▶ **Supplied material**
____

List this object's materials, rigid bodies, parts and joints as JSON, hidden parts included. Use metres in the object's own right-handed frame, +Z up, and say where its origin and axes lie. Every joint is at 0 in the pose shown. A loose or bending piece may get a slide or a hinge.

____

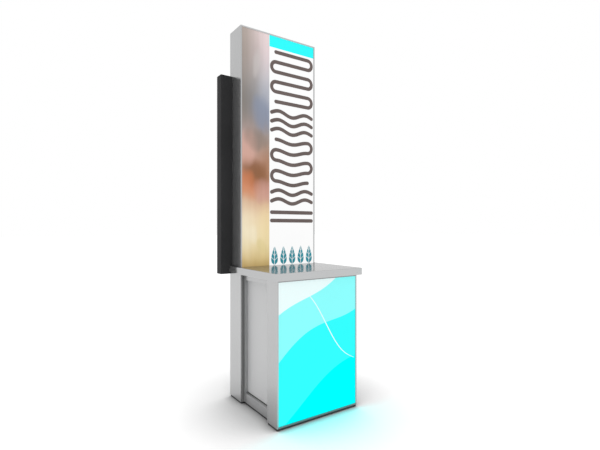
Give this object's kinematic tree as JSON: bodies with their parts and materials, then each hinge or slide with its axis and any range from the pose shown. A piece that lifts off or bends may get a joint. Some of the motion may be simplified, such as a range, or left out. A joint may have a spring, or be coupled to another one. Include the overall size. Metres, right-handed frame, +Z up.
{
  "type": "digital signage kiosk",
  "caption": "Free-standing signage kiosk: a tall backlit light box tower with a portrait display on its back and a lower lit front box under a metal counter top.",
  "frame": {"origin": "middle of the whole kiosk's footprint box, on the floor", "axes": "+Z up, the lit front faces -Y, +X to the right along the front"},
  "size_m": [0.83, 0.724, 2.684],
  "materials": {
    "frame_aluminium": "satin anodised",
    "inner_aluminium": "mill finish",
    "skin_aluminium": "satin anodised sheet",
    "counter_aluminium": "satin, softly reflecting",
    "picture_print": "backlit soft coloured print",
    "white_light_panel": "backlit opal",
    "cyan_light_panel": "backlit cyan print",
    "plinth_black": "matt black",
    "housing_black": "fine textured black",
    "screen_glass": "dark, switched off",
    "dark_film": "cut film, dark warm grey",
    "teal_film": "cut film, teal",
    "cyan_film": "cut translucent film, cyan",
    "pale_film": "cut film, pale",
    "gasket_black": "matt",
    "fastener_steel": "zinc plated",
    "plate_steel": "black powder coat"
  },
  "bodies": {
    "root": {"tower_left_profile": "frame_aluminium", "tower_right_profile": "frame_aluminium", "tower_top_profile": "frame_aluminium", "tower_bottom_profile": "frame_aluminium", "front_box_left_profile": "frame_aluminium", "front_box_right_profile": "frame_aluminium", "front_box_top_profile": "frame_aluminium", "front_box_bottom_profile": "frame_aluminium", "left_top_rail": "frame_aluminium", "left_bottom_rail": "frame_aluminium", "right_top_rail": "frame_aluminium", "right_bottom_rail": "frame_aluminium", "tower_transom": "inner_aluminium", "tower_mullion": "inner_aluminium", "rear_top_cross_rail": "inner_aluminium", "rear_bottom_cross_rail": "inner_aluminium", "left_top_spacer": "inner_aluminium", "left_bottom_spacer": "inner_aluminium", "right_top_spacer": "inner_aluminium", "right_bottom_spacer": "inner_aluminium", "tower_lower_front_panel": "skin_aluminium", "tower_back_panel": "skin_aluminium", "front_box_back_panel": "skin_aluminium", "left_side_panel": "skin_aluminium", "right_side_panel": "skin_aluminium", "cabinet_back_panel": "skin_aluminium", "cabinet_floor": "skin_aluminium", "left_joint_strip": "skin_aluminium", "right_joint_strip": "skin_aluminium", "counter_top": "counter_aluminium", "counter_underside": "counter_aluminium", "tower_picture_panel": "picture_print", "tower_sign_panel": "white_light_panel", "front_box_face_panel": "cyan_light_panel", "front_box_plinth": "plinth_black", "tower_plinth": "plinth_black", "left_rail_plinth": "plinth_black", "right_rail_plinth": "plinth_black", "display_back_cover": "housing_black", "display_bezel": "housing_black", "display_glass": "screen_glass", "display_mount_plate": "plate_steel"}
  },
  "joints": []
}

____

▶ **What you are asked to do**
Find every line in the records that contains the word "origin"; copy those lines.

▶ **Problem solution**
List this object's materials, rigid bodies, parts and joints as JSON, hidden parts included. Use metres in the object's own right-handed frame, +Z up, and say where its origin and axes lie. Every joint is at 0 in the pose shown. A loose or bending piece may get a slide or a hinge.
  "frame": {"origin": "middle of the whole kiosk's footprint box, on the floor", "axes": "+Z up, the lit front faces -Y, +X to the right along the front"},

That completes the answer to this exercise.